Tout au long de ce millénaire, le Vietnam va essayer de rester un vassal indépendant, le plus grand des vassaux externes indépendants. Cependant les Vietnamiens trichent par indépendance d’esprit. En interne ils portent un titre plus grand que ce qu’ils utilisent en diplomatie extérieure (le roi d’Annam est empereur en son pays). Depuis le début, les rois sont censés accompagner le tribut jusqu’à la capitale mais ils trouvent toujours un prétexte ou une excuse pour s’en dispenser. Plus curieux est la pratique des faux noms : on envoie des mandarins qui signent le tribut sous de faux noms, ce qui entache de nullité le versement du tribut et permet de sauver la face (le Vietnam n’a pas payé de tribut car le mandarin n’existe pas).
Les rapports entre la Chine et le Vietnam du XIe au XVIIIe siècle.
Il y a trois périodes de conflit ouvert avec la Chine :
Le premier avec les Song, en 1075, suite à un essai d’empiétement sur la frontière, qui se termine par un accord en 1079, le Vietnam conserve son indépendance tout en reconnaissant la suzeraineté de l’Empire.
Le deuxième oppose le Vietnam aux Mongols en 1257 car ils refusent de laisser passer les armées mongoles pour prendre les Song du Sud à revers et en 1258 les Mongols saccagent la capitale. Une autre attaque aura lieu en 1285 suite au refus de sécuriser la route maritime des épices.
Le troisième conflit se produit au début du XVe siècle avec les Ming qui veulent aussi protéger la route des épices. Le Vietnam est alors rétrogradé au rang de protectorat avec un gouverneur et des mandarins chinois. C’est durant cette période que l’administration finit d’entièrement se siniser et que toutes les recettes de l’état centralisé sont appliquées.
Si l’Annam de la dynastie Lê connaît son apogée au XVe siècle c’est grâce à une administration centralisée efficace et une bureaucratie d’obédience confucéenne. Ayant retrouvé son statut de vassal indépendant externe, le Vietnam peut annexer la partie Nord du Champa en 1471.
La population chinoise du Vietnam : XVIIe – XIXe siècles.
On trouve des immigrés chinois dans toute l’Asie du sud-est. Au XIIIe siècle un quartier de Hanoï est uniquement habité par des chinois. En 1274 trente bateaux amènent des familles de Ouighours qui s’installent près du Lac de l’Est à Hanoï. Au XIIIe siècle, à la chute des Song, il y aussi une arrivée massive d’officiers chinois et de leurs troupes qui vont intégrer l’armée du Vietnam.
En 1644, à la chute des Ming, un noyau de réfugiés chinois ne voulant pas se soumettre au nouveau pouvoir va émigrer au sud du Vietnam et s’installer dans des zones non occupées, particulièrement en bordure des frontières.
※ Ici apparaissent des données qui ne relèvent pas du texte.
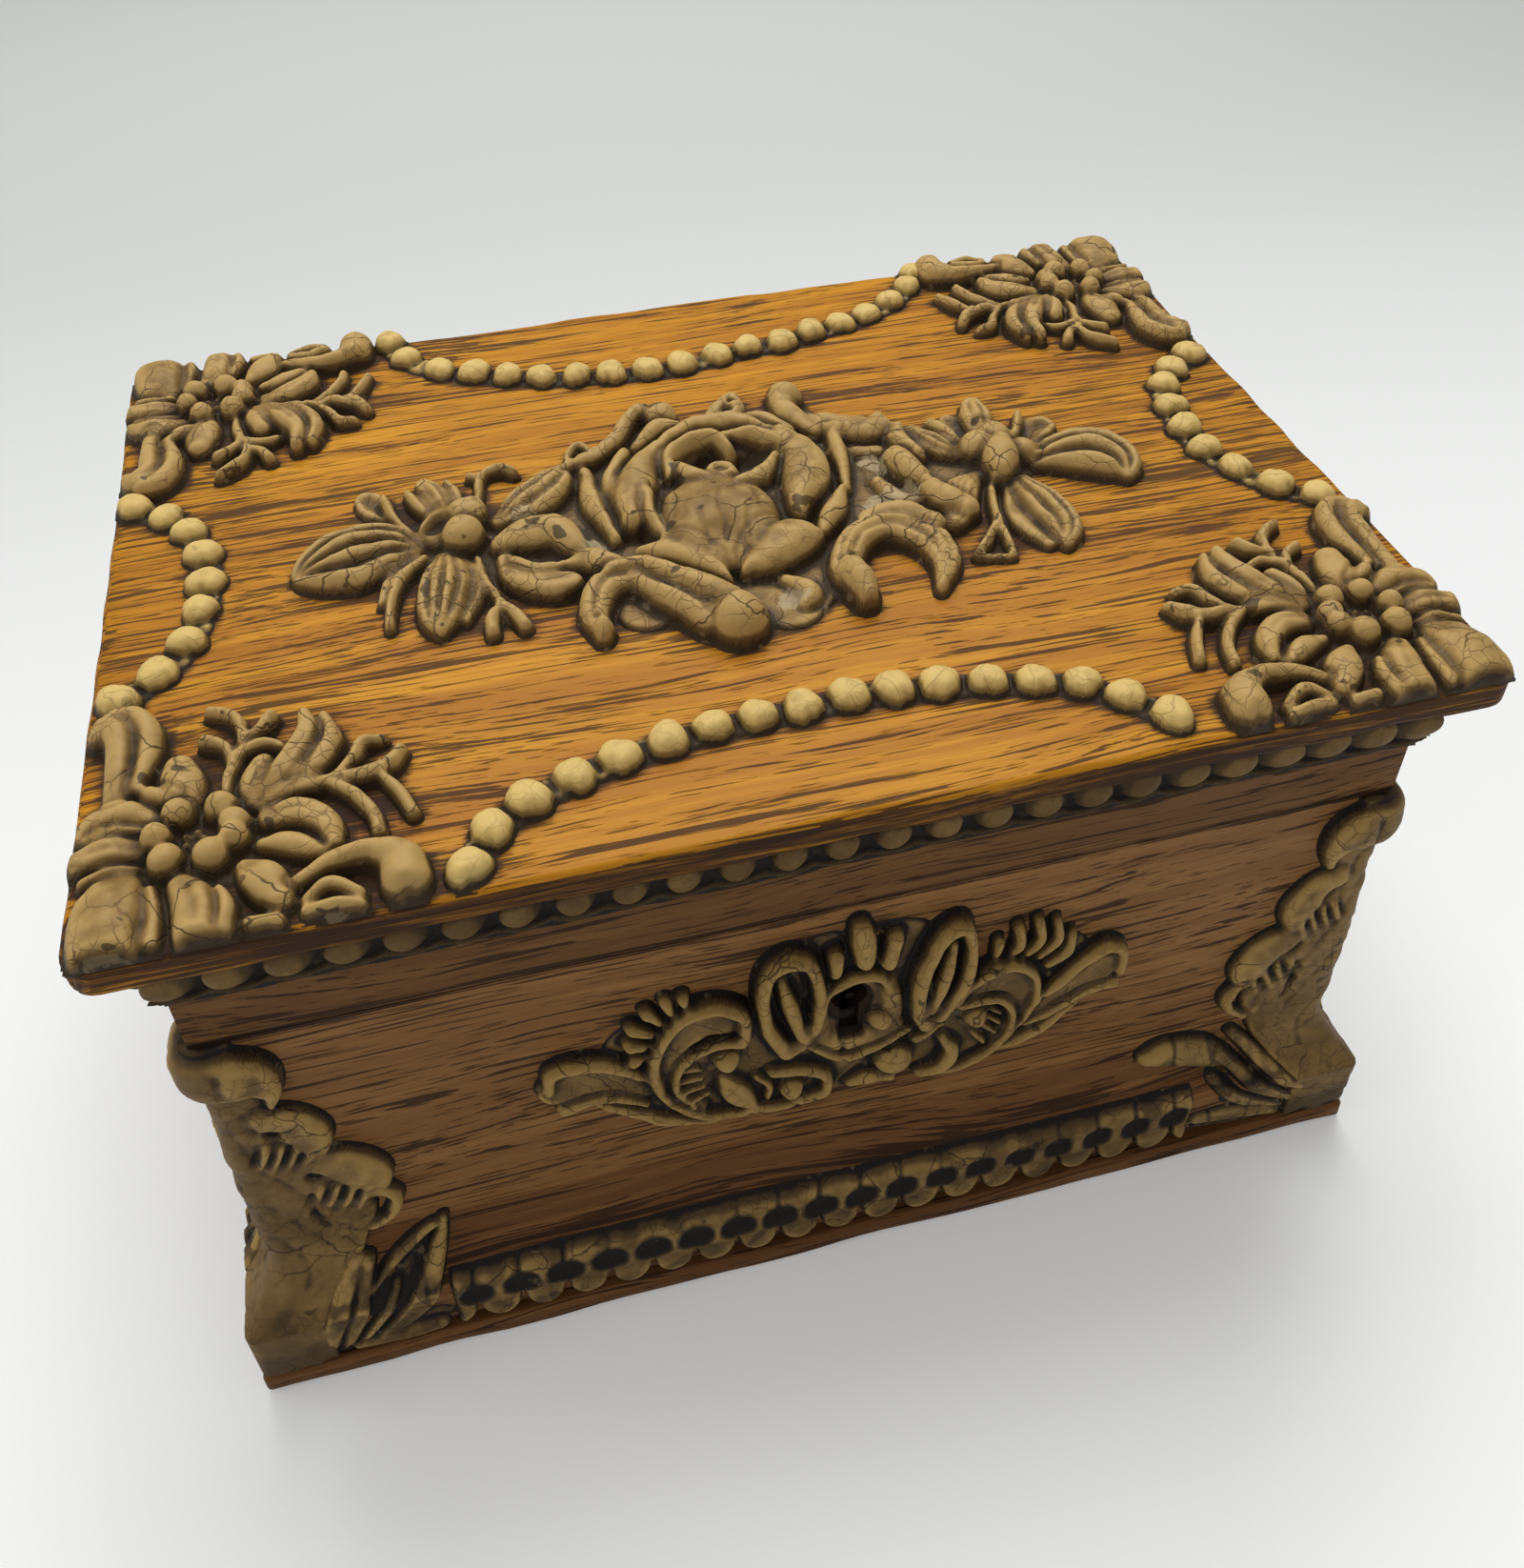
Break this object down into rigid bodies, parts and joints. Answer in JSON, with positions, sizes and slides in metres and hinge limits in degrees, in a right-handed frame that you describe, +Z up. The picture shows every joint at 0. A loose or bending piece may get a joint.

Ce sont ces populations qui vont par essaimage peupler le sud de la Cochinchine.
Pour éviter de contourner l’extrémité de la péninsule aux eaux particulièrement dangereuses, les bateaux chinois préfèrent utiliser les canaux et les fleuves qui traversent la pointe de la Cochinchine et les seigneurs vietnamiens concèdent des monopoles à aux commerçants chinois qui vont fonder des messageries fluviales qui dureront jusqu’à la fin de l’époque coloniale.
La plupart des immigrés au cours des XVIIe-XVIIIe siècles sont des lettrés, des officiers, des administrateurs. Ainsi beaucoup de lettrés vietnamiens auront une ascendance chinoise.
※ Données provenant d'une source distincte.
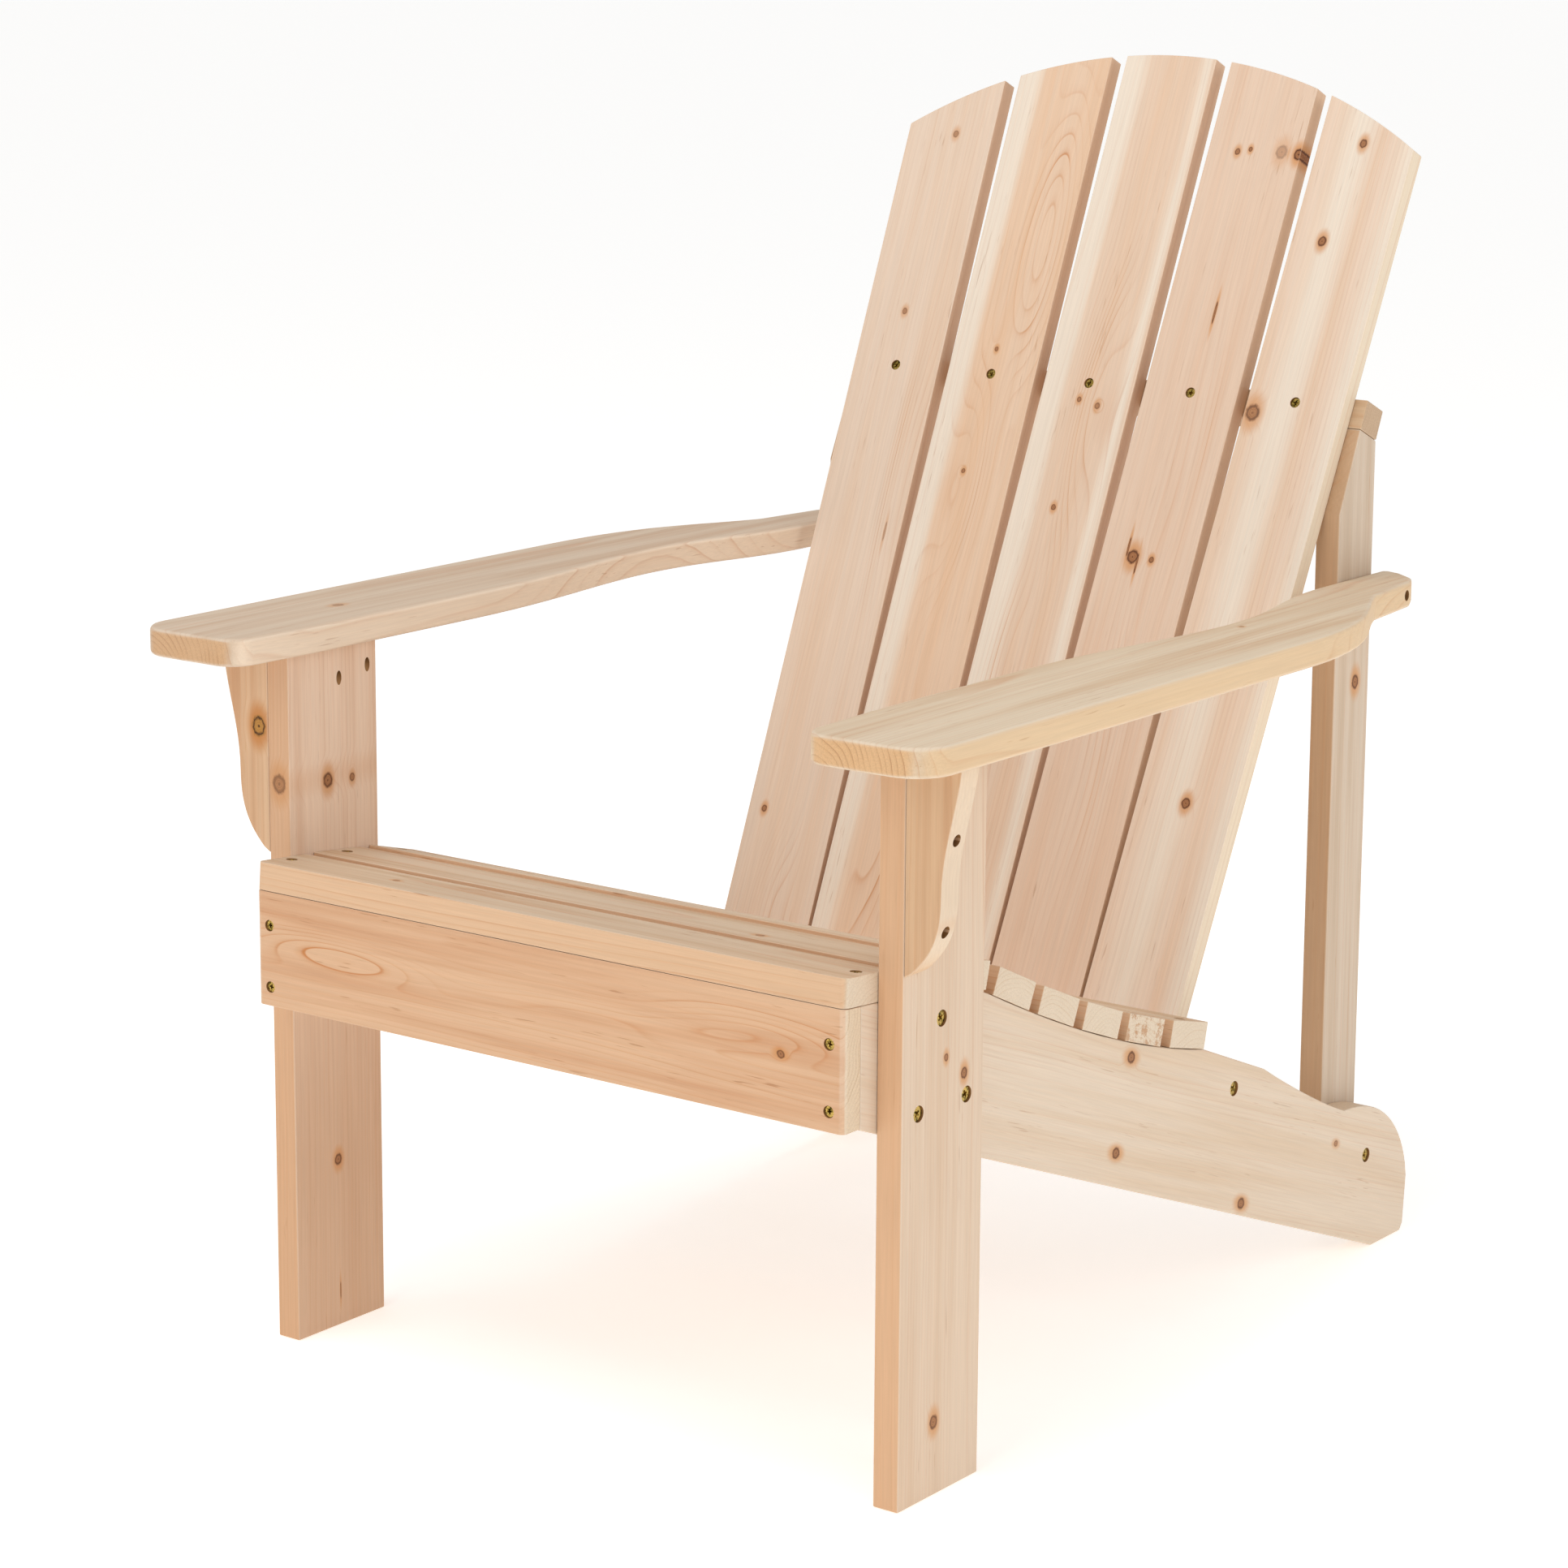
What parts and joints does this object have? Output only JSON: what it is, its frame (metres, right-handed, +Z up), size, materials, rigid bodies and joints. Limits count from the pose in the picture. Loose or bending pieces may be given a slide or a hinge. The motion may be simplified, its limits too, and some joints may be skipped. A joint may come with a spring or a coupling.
{
  "type": "adirondack chair",
  "caption": "Low slatted garden chair with a fanned, reclined back, broad flat arms and sloping stringers, in unfinished softwood boards fixed with countersunk screws.",
  "frame": {"origin": "on the floor, in the middle of the bounding box's footprint", "axes": "+Z up, -Y towards the front where the sitter faces, +X towards the sitter's left"},
  "size_m": [0.714, 0.8735, 0.9532],
  "materials": {
    "cedar_pale": "unfinished, planed, cream sapwood",
    "cedar_heart": "unfinished, planed, pink-brown heartwood",
    "cedar_planed": "unfinished, planed, greyer",
    "yellow_zinc": "steel screws with yellow zinc plating"
  },
  "bodies": {
    "root": {"apron_screw_left_1": "yellow_zinc", "apron_screw_left_2": "yellow_zinc", "apron_screw_right_1": "yellow_zinc", "apron_screw_right_2": "yellow_zinc", "arm_bracket_left": "cedar_heart", "arm_bracket_right": "cedar_heart", "arm_left": "cedar_planed", "arm_right": "cedar_planed", "arm_screw_left": "yellow_zinc", "arm_screw_right": "yellow_zinc", "back_screw_lower_1": "yellow_zinc", "back_screw_lower_2": "yellow_zinc", "back_screw_lower_3": "yellow_zinc", "back_screw_lower_4": "yellow_zinc", "back_screw_lower_5": "yellow_zinc", "back_screw_upper_1": "yellow_zinc", "back_screw_upper_2": "yellow_zinc", "back_screw_upper_3": "yellow_zinc", "back_screw_upper_4": "yellow_zinc", "back_screw_upper_5": "yellow_zinc", "back_slat_1": "cedar_heart", "back_slat_2": "cedar_heart", "back_slat_3": "cedar_pale", "back_slat_4": "cedar_heart", "back_slat_5": "cedar_pale", "bracket_screw_left_1": "yellow_zinc", "bracket_screw_left_2": "yellow_zinc", "bracket_screw_right_1": "yellow_zinc", "bracket_screw_right_2": "yellow_zinc", "front_apron": "cedar_heart", "front_leg_left": "cedar_heart", "front_leg_right": "cedar_heart", "leg_screw_left_1": "yellow_zinc", "leg_screw_left_2": "yellow_zinc", "leg_screw_left_3": "yellow_zinc", "leg_screw_right_1": "yellow_zinc", "leg_screw_right_2": "yellow_zinc", "leg_screw_right_3": "yellow_zinc", "lower_back_rail": "cedar_planed", "post_screw_left": "yellow_zinc", "post_screw_right": "yellow_zinc", "rail_screw_left": "yellow_zinc", "rail_screw_right": "yellow_zinc", "rear_post_left": "cedar_planed", "rear_post_right": "cedar_planed", "seat_slat_1": "cedar_pale", "seat_slat_2": "cedar_pale", "seat_slat_3": "cedar_pale", "seat_slat_4": "cedar_pale", "seat_slat_5": "cedar_pale", "seat_slat_6": "cedar_pale", "seat_slat_7": "cedar_pale", "seat_slat_8": "cedar_pale", "stringer_left": "cedar_pale", "stringer_right": "cedar_pale", "toe_screw_left_1": "yellow_zinc", "toe_screw_left_2": "yellow_zinc", "toe_screw_right_1": "yellow_zinc", "toe_screw_right_2": "yellow_zinc", "upper_back_rail": "cedar_planed"}
  },
  "joints": []
}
En 1744, les jésuites estiment à 30 000 le nombre de Chinois installés au sud du Vietnam.
Au XIXe siècle, ce sont des marchands qui vont s’installer à Saigon et à Cholon qui est la plaque tournante du trafic fluvial. C’est la mise en place des congrégations (cantonnais, fujianais, etc.) qui permettent aux populations chinoises de s’autogérer.
En 1838, le gouvernement vietnamien décide d’assimiler tous les Chinois qui sont arrivés entre le XVIIe et le XIXe dans un statut commun en donnant les mêmes avantages à tous.
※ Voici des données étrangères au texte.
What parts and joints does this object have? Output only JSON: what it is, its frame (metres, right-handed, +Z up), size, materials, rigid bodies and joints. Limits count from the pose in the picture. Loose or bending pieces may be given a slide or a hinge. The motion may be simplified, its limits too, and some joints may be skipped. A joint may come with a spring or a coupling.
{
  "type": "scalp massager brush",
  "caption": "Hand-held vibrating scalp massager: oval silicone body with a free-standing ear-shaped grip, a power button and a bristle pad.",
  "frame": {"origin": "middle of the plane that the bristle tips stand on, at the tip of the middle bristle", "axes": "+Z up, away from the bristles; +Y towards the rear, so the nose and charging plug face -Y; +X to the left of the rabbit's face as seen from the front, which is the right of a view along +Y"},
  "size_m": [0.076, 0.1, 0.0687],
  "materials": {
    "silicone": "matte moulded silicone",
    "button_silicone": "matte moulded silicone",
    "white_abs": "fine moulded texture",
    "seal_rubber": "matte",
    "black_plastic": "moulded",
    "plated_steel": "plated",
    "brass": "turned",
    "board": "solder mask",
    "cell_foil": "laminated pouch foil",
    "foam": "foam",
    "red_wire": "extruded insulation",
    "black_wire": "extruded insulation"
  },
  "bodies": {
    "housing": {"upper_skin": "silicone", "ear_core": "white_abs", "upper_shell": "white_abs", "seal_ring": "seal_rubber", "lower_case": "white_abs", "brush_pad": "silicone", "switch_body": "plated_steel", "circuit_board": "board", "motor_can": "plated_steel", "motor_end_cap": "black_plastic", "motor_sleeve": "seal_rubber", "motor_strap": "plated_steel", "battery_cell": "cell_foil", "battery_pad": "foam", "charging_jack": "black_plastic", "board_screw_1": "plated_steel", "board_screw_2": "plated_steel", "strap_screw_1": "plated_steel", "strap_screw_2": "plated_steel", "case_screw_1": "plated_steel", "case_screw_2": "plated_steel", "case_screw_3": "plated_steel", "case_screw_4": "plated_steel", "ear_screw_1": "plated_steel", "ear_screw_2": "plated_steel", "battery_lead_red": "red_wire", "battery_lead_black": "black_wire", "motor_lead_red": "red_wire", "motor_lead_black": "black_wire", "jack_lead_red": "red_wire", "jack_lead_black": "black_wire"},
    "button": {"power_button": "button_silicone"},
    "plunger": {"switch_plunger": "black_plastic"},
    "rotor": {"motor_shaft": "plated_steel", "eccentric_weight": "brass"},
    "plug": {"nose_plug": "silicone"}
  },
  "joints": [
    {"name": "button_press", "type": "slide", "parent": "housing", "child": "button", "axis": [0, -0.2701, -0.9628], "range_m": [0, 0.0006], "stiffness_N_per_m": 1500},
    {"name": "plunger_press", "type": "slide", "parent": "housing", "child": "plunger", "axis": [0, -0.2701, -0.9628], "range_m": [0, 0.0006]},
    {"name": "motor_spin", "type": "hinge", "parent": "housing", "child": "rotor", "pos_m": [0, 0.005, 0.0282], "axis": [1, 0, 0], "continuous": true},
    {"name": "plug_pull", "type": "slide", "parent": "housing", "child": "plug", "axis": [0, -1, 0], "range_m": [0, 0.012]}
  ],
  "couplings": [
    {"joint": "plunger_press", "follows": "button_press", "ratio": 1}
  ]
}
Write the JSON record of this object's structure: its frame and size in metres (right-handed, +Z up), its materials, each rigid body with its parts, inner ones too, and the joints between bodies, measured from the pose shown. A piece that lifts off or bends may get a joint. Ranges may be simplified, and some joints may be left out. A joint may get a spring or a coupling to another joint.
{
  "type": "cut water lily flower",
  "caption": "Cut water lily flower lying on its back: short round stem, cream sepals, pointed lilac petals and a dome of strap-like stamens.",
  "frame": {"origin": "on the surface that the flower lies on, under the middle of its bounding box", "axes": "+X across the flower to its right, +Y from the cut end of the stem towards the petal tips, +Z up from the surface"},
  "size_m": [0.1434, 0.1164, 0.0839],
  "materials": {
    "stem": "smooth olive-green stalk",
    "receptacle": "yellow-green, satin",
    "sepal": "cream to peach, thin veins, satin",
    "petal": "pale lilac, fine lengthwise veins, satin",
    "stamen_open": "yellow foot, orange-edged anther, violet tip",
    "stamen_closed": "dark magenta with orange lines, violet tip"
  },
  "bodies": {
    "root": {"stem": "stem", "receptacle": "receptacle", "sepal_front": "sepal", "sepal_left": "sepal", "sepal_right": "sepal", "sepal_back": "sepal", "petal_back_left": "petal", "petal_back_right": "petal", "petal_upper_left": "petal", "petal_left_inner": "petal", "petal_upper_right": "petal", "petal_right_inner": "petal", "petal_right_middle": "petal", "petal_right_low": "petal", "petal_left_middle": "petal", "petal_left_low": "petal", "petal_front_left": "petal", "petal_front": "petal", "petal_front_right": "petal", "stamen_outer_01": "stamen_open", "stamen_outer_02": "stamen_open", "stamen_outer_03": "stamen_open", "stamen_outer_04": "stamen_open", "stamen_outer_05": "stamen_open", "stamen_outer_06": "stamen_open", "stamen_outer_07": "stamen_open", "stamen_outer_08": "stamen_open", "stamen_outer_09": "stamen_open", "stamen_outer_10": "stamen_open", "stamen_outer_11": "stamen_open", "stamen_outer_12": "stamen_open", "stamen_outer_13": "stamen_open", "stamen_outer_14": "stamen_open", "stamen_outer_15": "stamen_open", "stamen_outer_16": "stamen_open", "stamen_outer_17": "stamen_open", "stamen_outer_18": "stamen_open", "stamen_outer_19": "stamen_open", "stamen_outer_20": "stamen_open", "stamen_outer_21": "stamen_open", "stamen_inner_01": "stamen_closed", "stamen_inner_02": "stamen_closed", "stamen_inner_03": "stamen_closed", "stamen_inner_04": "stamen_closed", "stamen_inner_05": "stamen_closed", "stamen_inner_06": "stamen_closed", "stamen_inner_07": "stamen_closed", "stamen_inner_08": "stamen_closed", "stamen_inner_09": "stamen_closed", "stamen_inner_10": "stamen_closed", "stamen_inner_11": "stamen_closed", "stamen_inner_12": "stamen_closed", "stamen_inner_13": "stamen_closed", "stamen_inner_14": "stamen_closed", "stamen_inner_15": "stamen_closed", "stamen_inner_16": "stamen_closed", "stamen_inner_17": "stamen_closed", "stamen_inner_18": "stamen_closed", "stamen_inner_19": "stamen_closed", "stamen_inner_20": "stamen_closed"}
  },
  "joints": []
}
Lors du premier recensement en 1836, le Tonkin ne possède que 0,5 % de chinois alors que la Cochinchine en possède 4 %, ce qui se traduit par une plus grande sinisation du Sud par rapport au Nord.
Les fonctionnaires vietnamiens, qui sont confucéens, passent systématiquement par des Chinois pour tout ce qui est commerce ; ceci profite à la communauté chinoise mais dépossède la population vietnamienne au point que presque toute l’activité commerciale est aux mains des Chinois.
A l’époque coloniale, le commerce du poivre, du sucre ou du riz est aux mains des Chinois. Le commerce du riz, en particulier, est le pilier du développement du pays : en 1929, le Vietnam est le premier exportateur mondial de riz et le premier fournisseur de la Chine.
Les Chinois ont aussi le monopole de l’opium (une régie comme l’alcool et le sel) mais en sont aussi les principaux consommateurs (15 000 fumeurs chinois en 1910). Ainsi, au travers des impôts, 3 % de la population, en l’occurrence les Chinois, contribuent à hauteur de la moitié du budget de l’Indochine.
Pour conclure, les rapports entre le Vietnam et la Chine ont été politiques mais aussi essentiellement commerciaux et humains.